Socorro Shiels is on the job as the new superintendent of the Sonoma Unified School District. “I have appreciated the number of opportunities I have had to meet students, teachers, staff and parents and celebrate the end of the year with them,” she notes. “The senior project presentations and senior walk-abouts have really shown what a gem the district is.” This summer (like, next week), she says she’ll speak to more community members, teachers and other district staff “to learn more and start planning for the new year.”… Meanwhile, the search for a new High School principal has stalled. The original timeline called for a shortlist in mid May, finalists emerging from interview panels made up of an administrator, parent, community member, teacher union rep, and high school teacher, counselor and student. A total of 31 people served on two different panels. But feedback from those participants was decidedly mixed, and no consensus emerged. So, like a late term paper, the results were rejected by the hiring committee. The position will be reposted and the process will start anew. It’s unclear if the original applicants can (or should) re-apply.

The recreational use of marijuana became legal in California on January 1. Sonoma County got onboard with permits to sell retail, but each city has the final say (Rhonert Park’s city council voted no; a yes for Cotati, Petaluma, Sebastopol, Santa Rosa). The City of Sonoma can’t decide, other than to put the issue on hold with a moratorium until November. That inaction bugs Jon Early, who’s in the industry and has wanted to bring a retail/delivery operation to town for a long time. Despite Prop. 64 being approved by over 60 percent of Sonoma voters, Early says city officials have been cool to his idea, and not in a good way, for a storefront on West Napa Street. So he had ballot initiative written (not cheap) and is now collecting signatures to qualify for the November ballot: It would create a zoning-use overlay for retail cannabis. He says he needs about 900 signatures (10 percent of the total of registered voters in town, and extras just in case) and the deadline, because the city needs about three months to certify it all, is looming. If the city can’t for some reason conclude its process in time, a special election would be required by law… Seems like pot sales tax would spend just as easy as tasting room tax, but who knows. Anyway, the real money will be operating the Doritos and Oreo next door.

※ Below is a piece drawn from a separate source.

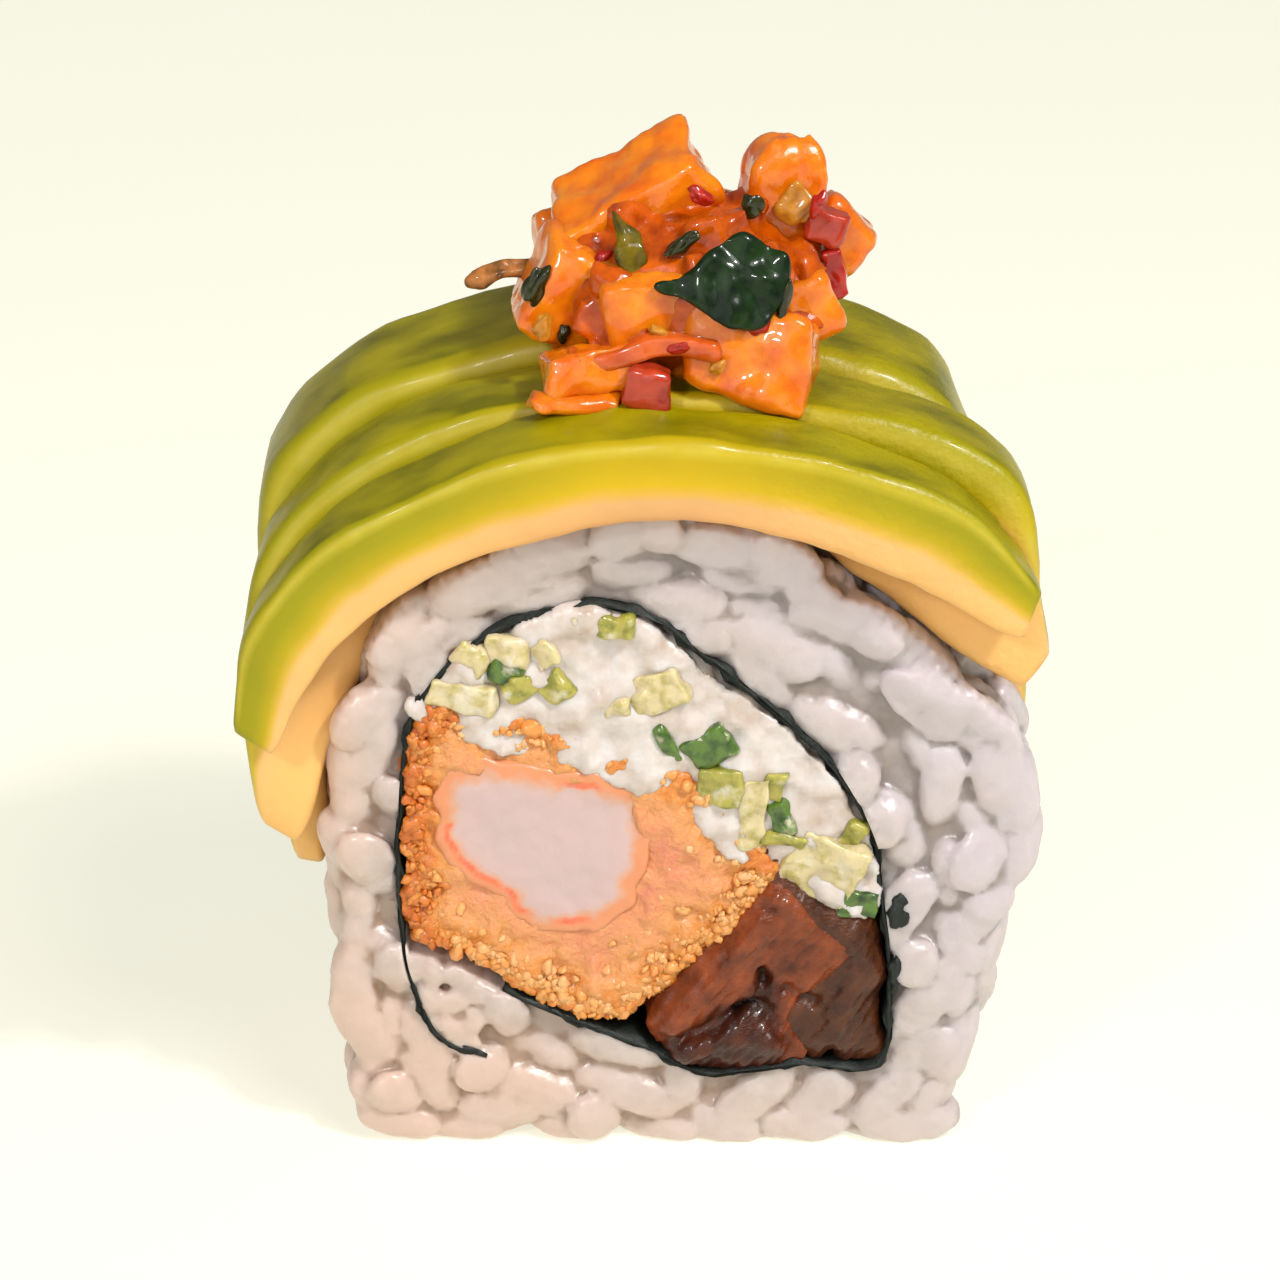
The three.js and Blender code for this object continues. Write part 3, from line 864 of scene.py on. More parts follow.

Speaking of pot, please meet the Sonoma Valley Cannabis Enthusiasts (SVCE), a group founded by organic farmers Sam Coturri and Phil Coturri; biodynamic expert Mike Benziger; florist and farmer Natasha Drengson; Erich Pearson, founder of SPARC; growers Sean Kelley and Joey Ereñeta of Terra Luna Farms; Glen Ellen Star restaurateur Erinn Weiswasser; and Sonoma PR man and farmer Michael Coats. The group is similar. Coates says, to a vintners and growers organization; it will promote the high quality cannabis coming from the Valley and adjacent locations such as Moon Mountain and Sonoma Mountain. Protecting small growers, influencing cannabis policy, and supporting local charities are part of the mission, he says, A general meeting is set for June 14, 3-4:30 p.m. on the back patio of Sonoma Grille in Sonoma. All interested enthusiasts are welcome. Bring your own Doritos.